=== Instructions for the task ===
In the listing below, find the line containing "(label, len(thing.Shape.Solids), thing.Shape.Volume))" and the line containing "cad_parts[obj.name] = obj". Repeat exactly those two lines and every line between them, nothing more.

═════ Dataset extract ═════

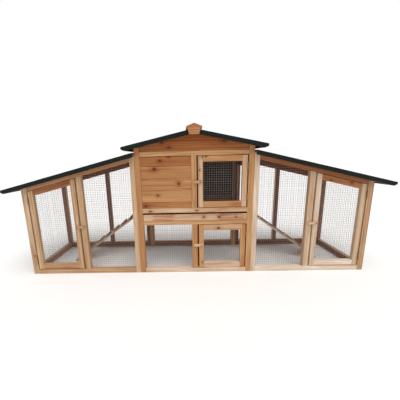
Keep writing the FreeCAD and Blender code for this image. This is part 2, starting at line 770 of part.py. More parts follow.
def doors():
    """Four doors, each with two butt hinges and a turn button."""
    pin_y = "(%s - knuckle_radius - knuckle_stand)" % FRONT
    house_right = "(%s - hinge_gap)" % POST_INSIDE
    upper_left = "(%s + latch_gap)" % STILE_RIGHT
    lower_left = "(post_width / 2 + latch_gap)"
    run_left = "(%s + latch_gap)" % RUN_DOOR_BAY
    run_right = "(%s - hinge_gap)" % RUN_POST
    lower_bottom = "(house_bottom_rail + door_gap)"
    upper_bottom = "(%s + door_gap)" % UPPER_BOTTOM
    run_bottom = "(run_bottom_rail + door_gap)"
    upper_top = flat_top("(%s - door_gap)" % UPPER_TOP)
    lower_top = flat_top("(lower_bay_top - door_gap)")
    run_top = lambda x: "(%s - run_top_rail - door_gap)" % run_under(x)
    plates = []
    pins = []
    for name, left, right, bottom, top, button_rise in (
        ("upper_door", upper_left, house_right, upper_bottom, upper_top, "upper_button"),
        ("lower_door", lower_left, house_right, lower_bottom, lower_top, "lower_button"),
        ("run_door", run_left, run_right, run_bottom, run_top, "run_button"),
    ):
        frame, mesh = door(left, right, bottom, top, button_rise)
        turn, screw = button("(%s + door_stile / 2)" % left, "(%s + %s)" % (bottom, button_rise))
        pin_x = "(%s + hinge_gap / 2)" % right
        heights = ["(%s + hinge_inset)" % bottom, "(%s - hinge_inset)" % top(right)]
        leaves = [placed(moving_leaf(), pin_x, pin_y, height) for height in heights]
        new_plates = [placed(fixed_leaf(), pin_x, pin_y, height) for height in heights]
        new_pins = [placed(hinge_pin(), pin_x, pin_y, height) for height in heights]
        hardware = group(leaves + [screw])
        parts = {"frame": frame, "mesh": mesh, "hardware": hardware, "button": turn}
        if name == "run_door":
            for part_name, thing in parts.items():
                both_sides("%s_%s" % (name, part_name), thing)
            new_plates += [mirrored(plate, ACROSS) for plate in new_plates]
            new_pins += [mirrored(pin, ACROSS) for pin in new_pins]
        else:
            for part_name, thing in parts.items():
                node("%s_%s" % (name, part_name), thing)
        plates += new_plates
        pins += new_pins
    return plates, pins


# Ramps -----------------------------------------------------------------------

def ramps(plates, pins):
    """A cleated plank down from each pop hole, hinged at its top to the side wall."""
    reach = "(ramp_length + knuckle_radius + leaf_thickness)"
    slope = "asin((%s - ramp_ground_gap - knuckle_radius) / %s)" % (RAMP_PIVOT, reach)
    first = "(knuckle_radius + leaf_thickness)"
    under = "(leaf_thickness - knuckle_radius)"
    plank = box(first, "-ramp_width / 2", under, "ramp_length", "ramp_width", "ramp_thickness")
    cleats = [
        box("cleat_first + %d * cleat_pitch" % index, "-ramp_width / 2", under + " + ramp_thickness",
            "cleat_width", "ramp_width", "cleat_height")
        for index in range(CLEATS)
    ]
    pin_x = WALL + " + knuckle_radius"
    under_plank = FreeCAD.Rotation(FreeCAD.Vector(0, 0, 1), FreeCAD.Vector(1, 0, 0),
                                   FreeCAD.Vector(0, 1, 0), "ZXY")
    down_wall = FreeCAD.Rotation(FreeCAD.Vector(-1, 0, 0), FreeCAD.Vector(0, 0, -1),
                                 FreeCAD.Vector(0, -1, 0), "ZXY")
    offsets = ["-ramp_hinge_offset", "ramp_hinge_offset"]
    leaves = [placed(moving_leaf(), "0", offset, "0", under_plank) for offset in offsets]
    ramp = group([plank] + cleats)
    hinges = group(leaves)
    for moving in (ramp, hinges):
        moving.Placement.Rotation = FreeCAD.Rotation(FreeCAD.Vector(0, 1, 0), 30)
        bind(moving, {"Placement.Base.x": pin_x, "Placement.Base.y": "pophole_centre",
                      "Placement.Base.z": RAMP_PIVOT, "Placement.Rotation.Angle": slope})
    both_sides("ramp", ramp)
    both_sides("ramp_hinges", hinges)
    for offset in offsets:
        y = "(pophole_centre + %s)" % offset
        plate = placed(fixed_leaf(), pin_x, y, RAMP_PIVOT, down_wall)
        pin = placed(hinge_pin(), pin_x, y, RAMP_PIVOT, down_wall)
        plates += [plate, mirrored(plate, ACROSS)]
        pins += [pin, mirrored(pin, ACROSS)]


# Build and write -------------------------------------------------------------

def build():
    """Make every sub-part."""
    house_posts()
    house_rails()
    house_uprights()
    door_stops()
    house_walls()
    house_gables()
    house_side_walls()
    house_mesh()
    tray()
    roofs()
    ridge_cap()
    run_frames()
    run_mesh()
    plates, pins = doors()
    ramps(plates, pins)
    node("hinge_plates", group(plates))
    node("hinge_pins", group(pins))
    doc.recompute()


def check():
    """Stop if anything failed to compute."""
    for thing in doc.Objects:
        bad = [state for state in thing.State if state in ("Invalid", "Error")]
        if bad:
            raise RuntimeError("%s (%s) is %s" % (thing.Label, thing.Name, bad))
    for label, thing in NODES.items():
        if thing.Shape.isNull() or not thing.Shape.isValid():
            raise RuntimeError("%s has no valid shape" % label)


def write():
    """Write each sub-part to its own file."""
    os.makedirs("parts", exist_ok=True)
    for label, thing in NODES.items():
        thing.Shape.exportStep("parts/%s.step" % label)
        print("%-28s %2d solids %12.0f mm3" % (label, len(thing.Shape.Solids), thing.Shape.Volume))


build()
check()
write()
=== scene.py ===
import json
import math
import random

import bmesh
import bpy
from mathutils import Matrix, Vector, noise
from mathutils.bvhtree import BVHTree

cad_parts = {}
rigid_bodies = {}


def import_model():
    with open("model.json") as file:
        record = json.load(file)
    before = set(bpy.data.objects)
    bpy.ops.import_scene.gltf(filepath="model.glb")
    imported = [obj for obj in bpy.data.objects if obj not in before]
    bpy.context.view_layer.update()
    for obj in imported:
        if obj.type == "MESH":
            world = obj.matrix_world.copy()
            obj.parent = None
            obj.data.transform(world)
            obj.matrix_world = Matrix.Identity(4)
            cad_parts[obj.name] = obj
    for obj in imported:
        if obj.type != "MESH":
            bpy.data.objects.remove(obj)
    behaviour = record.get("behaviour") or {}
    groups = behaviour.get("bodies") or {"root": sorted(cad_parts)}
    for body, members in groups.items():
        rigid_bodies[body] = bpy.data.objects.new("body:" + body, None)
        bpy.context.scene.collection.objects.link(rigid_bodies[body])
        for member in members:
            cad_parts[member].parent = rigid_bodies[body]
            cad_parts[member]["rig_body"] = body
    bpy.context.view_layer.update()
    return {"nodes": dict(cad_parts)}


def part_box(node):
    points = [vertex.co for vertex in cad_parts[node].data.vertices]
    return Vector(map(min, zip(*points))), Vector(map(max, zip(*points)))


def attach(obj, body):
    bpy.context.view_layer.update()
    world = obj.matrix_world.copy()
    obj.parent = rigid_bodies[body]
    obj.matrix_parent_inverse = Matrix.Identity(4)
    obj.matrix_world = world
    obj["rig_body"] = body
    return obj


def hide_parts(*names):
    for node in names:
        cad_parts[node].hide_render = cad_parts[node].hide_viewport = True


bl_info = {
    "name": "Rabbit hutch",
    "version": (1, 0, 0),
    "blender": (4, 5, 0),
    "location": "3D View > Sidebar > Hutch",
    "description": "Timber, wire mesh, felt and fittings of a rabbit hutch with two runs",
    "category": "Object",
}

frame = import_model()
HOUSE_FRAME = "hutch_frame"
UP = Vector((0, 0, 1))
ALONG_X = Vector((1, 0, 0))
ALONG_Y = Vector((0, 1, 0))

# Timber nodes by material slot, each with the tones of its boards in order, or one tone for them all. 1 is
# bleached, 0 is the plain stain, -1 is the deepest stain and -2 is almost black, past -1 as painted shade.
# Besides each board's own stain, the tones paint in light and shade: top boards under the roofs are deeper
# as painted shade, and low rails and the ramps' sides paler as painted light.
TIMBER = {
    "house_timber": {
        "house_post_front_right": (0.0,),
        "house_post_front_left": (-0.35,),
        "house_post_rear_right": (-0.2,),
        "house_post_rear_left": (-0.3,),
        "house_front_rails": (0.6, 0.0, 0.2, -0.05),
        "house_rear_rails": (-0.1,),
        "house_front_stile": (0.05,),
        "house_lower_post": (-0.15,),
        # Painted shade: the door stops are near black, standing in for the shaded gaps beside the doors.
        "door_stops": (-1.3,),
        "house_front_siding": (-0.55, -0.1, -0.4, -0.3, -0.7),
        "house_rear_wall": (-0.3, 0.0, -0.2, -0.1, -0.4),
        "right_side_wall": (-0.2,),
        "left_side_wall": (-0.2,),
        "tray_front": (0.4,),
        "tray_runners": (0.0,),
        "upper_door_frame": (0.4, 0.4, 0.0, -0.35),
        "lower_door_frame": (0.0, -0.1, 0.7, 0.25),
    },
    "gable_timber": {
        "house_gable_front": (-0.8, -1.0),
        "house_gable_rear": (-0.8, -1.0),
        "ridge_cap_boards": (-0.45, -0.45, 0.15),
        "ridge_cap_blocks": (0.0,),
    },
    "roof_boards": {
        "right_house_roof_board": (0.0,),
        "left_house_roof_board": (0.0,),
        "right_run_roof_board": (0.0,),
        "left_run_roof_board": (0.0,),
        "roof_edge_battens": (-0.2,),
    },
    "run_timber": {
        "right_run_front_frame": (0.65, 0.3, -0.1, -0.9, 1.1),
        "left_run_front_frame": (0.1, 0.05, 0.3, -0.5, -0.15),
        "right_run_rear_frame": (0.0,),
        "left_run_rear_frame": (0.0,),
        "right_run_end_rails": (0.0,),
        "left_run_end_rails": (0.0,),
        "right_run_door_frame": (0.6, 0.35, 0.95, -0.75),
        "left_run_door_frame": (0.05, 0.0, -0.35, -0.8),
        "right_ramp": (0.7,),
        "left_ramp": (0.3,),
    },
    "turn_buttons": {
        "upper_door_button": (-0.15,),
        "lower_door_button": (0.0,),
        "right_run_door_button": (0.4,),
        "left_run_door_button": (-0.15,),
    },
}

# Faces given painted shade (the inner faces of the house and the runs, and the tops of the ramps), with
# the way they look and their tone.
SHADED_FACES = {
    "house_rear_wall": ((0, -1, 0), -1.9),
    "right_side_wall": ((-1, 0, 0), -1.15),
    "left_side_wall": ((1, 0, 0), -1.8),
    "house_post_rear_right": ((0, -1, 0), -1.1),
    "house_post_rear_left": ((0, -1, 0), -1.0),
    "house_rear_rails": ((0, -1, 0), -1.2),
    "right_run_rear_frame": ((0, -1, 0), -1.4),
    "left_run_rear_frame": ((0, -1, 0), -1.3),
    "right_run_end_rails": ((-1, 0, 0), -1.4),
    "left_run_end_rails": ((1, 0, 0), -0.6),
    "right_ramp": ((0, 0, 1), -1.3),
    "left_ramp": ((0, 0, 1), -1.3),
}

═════

=== Answer to this task ===
        print("%-28s %2d solids %12.0f mm3" % (label, len(thing.Shape.Solids), thing.Shape.Volume))


build()
check()
write()
=== scene.py ===
import json
import math
import random

import bmesh
import bpy
from mathutils import Matrix, Vector, noise
from mathutils.bvhtree import BVHTree

cad_parts = {}
rigid_bodies = {}


def import_model():
    with open("model.json") as file:
        record = json.load(file)
    before = set(bpy.data.objects)
    bpy.ops.import_scene.gltf(filepath="model.glb")
    imported = [obj for obj in bpy.data.objects if obj not in before]
    bpy.context.view_layer.update()
    for obj in imported:
        if obj.type == "MESH":
            world = obj.matrix_world.copy()
            obj.parent = None
            obj.data.transform(world)
            obj.matrix_world = Matrix.Identity(4)
            cad_parts[obj.name] = obj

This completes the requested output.